:: Exercise brief ::
Repeat every line below exactly as it reads.

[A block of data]
━━━━━━━━

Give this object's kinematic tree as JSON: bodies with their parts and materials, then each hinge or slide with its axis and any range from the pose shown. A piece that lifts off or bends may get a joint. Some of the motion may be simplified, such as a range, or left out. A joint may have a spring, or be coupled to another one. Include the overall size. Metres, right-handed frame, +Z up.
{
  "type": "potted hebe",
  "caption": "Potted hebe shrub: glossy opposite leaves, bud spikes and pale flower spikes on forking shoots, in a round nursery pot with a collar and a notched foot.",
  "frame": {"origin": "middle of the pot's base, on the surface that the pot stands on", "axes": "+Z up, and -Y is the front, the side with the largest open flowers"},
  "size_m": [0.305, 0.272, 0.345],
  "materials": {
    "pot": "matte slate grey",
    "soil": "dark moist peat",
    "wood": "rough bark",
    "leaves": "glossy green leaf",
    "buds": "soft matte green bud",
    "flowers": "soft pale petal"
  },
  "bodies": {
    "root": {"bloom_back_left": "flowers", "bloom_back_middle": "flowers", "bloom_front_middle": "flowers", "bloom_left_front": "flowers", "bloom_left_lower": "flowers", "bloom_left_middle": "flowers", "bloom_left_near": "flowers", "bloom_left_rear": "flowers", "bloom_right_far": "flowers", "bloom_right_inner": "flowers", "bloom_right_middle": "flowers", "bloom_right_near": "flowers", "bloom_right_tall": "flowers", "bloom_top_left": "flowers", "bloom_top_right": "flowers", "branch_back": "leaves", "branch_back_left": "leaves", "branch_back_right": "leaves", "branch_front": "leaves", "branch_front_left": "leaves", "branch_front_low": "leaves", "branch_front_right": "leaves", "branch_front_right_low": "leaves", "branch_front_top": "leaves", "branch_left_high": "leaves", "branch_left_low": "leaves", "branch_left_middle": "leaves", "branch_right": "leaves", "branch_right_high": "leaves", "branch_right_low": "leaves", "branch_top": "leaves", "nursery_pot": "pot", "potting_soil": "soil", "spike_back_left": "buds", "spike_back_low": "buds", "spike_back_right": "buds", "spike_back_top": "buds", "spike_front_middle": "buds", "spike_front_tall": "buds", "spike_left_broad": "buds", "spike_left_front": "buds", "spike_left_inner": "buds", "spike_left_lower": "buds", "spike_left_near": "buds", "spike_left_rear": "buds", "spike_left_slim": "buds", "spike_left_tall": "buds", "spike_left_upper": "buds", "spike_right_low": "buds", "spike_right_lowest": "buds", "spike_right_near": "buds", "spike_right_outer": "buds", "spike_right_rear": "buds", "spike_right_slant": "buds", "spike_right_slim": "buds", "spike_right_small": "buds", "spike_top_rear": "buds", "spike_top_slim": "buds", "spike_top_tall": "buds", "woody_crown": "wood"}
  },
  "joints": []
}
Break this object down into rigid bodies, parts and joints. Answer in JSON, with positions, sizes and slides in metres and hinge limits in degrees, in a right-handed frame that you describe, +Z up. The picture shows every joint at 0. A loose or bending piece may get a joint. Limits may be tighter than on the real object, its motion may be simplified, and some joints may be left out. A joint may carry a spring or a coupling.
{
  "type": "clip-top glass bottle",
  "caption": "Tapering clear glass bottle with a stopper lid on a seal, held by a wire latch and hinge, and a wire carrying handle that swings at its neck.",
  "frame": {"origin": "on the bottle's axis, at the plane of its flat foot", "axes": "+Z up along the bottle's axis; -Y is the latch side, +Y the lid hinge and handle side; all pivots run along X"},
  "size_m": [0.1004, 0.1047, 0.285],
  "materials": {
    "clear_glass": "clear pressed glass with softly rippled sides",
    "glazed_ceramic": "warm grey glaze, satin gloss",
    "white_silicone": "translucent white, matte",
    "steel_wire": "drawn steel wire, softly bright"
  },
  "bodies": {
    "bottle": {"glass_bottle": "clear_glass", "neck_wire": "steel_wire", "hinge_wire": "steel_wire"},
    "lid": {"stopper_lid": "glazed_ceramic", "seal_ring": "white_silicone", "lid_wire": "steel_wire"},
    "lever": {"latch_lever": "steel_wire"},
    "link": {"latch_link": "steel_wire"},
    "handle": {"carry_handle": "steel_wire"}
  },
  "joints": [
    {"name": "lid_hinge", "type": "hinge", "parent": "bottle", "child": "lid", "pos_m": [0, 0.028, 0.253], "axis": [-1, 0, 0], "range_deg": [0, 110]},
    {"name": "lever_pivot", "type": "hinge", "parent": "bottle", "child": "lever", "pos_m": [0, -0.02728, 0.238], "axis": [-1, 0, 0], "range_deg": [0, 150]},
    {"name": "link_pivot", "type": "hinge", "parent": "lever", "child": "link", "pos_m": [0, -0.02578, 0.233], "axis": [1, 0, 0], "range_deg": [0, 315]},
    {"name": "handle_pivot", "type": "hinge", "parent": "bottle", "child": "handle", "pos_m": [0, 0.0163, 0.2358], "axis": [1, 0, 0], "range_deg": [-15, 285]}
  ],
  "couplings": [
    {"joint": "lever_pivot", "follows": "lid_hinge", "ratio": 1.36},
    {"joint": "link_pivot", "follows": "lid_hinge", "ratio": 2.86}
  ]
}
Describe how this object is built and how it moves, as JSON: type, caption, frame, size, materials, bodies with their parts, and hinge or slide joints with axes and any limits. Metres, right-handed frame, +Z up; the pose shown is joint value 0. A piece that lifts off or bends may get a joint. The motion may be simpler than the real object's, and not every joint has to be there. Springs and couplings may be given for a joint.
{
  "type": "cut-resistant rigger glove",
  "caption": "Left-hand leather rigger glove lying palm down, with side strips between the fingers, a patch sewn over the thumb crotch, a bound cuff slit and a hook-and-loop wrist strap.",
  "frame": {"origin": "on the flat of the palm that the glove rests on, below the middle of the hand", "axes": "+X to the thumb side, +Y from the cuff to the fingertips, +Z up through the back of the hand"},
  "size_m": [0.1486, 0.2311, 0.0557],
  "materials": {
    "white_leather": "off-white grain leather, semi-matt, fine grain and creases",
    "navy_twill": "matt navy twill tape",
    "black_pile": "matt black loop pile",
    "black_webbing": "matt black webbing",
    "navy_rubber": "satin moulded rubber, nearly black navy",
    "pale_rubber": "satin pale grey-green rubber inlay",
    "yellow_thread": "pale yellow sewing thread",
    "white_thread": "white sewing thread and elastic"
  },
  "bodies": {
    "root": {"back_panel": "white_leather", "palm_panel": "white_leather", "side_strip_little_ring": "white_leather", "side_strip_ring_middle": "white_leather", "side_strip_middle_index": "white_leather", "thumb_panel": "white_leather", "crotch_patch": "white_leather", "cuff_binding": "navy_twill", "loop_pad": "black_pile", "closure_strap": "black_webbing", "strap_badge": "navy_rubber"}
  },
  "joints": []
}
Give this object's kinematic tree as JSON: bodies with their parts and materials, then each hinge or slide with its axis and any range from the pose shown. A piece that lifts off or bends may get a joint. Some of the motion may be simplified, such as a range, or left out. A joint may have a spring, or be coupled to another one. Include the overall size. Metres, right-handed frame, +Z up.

━━━━━━━━

:: Response for this exercise ::
Give this object's kinematic tree as JSON: bodies with their parts and materials, then each hinge or slide with its axis and any range from the pose shown. A piece that lifts off or bends may get a joint. Some of the motion may be simplified, such as a range, or left out. A joint may have a spring, or be coupled to another one. Include the overall size. Metres, right-handed frame, +Z up.
{
  "type": "potted hebe",
  "caption": "Potted hebe shrub: glossy opposite leaves, bud spikes and pale flower spikes on forking shoots, in a round nursery pot with a collar and a notched foot.",
  "frame": {"origin": "middle of the pot's base, on the surface that the pot stands on", "axes": "+Z up, and -Y is the front, the side with the largest open flowers"},
  "size_m": [0.305, 0.272, 0.345],
  "materials": {
    "pot": "matte slate grey",
    "soil": "dark moist peat",
    "wood": "rough bark",
    "leaves": "glossy green leaf",
    "buds": "soft matte green bud",
    "flowers": "soft pale petal"
  },
  "bodies": {
    "root": {"bloom_back_left": "flowers", "bloom_back_middle": "flowers", "bloom_front_middle": "flowers", "bloom_left_front": "flowers", "bloom_left_lower": "flowers", "bloom_left_middle": "flowers", "bloom_left_near": "flowers", "bloom_left_rear": "flowers", "bloom_right_far": "flowers", "bloom_right_inner": "flowers", "bloom_right_middle": "flowers", "bloom_right_near": "flowers", "bloom_right_tall": "flowers", "bloom_top_left": "flowers", "bloom_top_right": "flowers", "branch_back": "leaves", "branch_back_left": "leaves", "branch_back_right": "leaves", "branch_front": "leaves", "branch_front_left": "leaves", "branch_front_low": "leaves", "branch_front_right": "leaves", "branch_front_right_low": "leaves", "branch_front_top": "leaves", "branch_left_high": "leaves", "branch_left_low": "leaves", "branch_left_middle": "leaves", "branch_right": "leaves", "branch_right_high": "leaves", "branch_right_low": "leaves", "branch_top": "leaves", "nursery_pot": "pot", "potting_soil": "soil", "spike_back_left": "buds", "spike_back_low": "buds", "spike_back_right": "buds", "spike_back_top": "buds", "spike_front_middle": "buds", "spike_front_tall": "buds", "spike_left_broad": "buds", "spike_left_front": "buds", "spike_left_inner": "buds", "spike_left_lower": "buds", "spike_left_near": "buds", "spike_left_rear": "buds", "spike_left_slim": "buds", "spike_left_tall": "buds", "spike_left_upper": "buds", "spike_right_low": "buds", "spike_right_lowest": "buds", "spike_right_near": "buds", "spike_right_outer": "buds", "spike_right_rear": "buds", "spike_right_slant": "buds", "spike_right_slim": "buds", "spike_right_small": "buds", "spike_top_rear": "buds", "spike_top_slim": "buds", "spike_top_tall": "buds", "woody_crown": "wood"}
  },
  "joints": []
}
Break this object down into rigid bodies, parts and joints. Answer in JSON, with positions, sizes and slides in metres and hinge limits in degrees, in a right-handed frame that you describe, +Z up. The picture shows every joint at 0. A loose or bending piece may get a joint. Limits may be tighter than on the real object, its motion may be simplified, and some joints may be left out. A joint may carry a spring or a coupling.
{
  "type": "clip-top glass bottle",
  "caption": "Tapering clear glass bottle with a stopper lid on a seal, held by a wire latch and hinge, and a wire carrying handle that swings at its neck.",
  "frame": {"origin": "on the bottle's axis, at the plane of its flat foot", "axes": "+Z up along the bottle's axis; -Y is the latch side, +Y the lid hinge and handle side; all pivots run along X"},
  "size_m": [0.1004, 0.1047, 0.285],
  "materials": {
    "clear_glass": "clear pressed glass with softly rippled sides",
    "glazed_ceramic": "warm grey glaze, satin gloss",
    "white_silicone": "translucent white, matte",
    "steel_wire": "drawn steel wire, softly bright"
  },
  "bodies": {
    "bottle": {"glass_bottle": "clear_glass", "neck_wire": "steel_wire", "hinge_wire": "steel_wire"},
    "lid": {"stopper_lid": "glazed_ceramic", "seal_ring": "white_silicone", "lid_wire": "steel_wire"},
    "lever": {"latch_lever": "steel_wire"},
    "link": {"latch_link": "steel_wire"},
    "handle": {"carry_handle": "steel_wire"}
  },
  "joints": [
    {"name": "lid_hinge", "type": "hinge", "parent": "bottle", "child": "lid", "pos_m": [0, 0.028, 0.253], "axis": [-1, 0, 0], "range_deg": [0, 110]},
    {"name": "lever_pivot", "type": "hinge", "parent": "bottle", "child": "lever", "pos_m": [0, -0.02728, 0.238], "axis": [-1, 0, 0], "range_deg": [0, 150]},
    {"name": "link_pivot", "type": "hinge", "parent": "lever", "child": "link", "pos_m": [0, -0.02578, 0.233], "axis": [1, 0, 0], "range_deg": [0, 315]},
    {"name": "handle_pivot", "type": "hinge", "parent": "bottle", "child": "handle", "pos_m": [0, 0.0163, 0.2358], "axis": [1, 0, 0], "range_deg": [-15, 285]}
  ],
  "couplings": [
    {"joint": "lever_pivot", "follows": "lid_hinge", "ratio": 1.36},
    {"joint": "link_pivot", "follows": "lid_hinge", "ratio": 2.86}
  ]
}
Describe how this object is built and how it moves, as JSON: type, caption, frame, size, materials, bodies with their parts, and hinge or slide joints with axes and any limits. Metres, right-handed frame, +Z up; the pose shown is joint value 0. A piece that lifts off or bends may get a joint. The motion may be simpler than the real object's, and not every joint has to be there. Springs and couplings may be given for a joint.
{
  "type": "cut-resistant rigger glove",
  "caption": "Left-hand leather rigger glove lying palm down, with side strips between the fingers, a patch sewn over the thumb crotch, a bound cuff slit and a hook-and-loop wrist strap.",
  "frame": {"origin": "on the flat of the palm that the glove rests on, below the middle of the hand", "axes": "+X to the thumb side, +Y from the cuff to the fingertips, +Z up through the back of the hand"},
  "size_m": [0.1486, 0.2311, 0.0557],
  "materials": {
    "white_leather": "off-white grain leather, semi-matt, fine grain and creases",
    "navy_twill": "matt navy twill tape",
    "black_pile": "matt black loop pile",
    "black_webbing": "matt black webbing",
    "navy_rubber": "satin moulded rubber, nearly black navy",
    "pale_rubber": "satin pale grey-green rubber inlay",
    "yellow_thread": "pale yellow sewing thread",
    "white_thread": "white sewing thread and elastic"
  },
  "bodies": {
    "root": {"back_panel": "white_leather", "palm_panel": "white_leather", "side_strip_little_ring": "white_leather", "side_strip_ring_middle": "white_leather", "side_strip_middle_index": "white_leather", "thumb_panel": "white_leather", "crotch_patch": "white_leather", "cuff_binding": "navy_twill", "loop_pad": "black_pile", "closure_strap": "black_webbing", "strap_badge": "navy_rubber"}
  },
  "joints": []
}
Give this object's kinematic tree as JSON: bodies with their parts and materials, then each hinge or slide with its axis and any range from the pose shown. A piece that lifts off or bends may get a joint. Some of the motion may be simplified, such as a range, or left out. A joint may have a spring, or be coupled to another one. Include the overall size. Metres, right-handed frame, +Z up.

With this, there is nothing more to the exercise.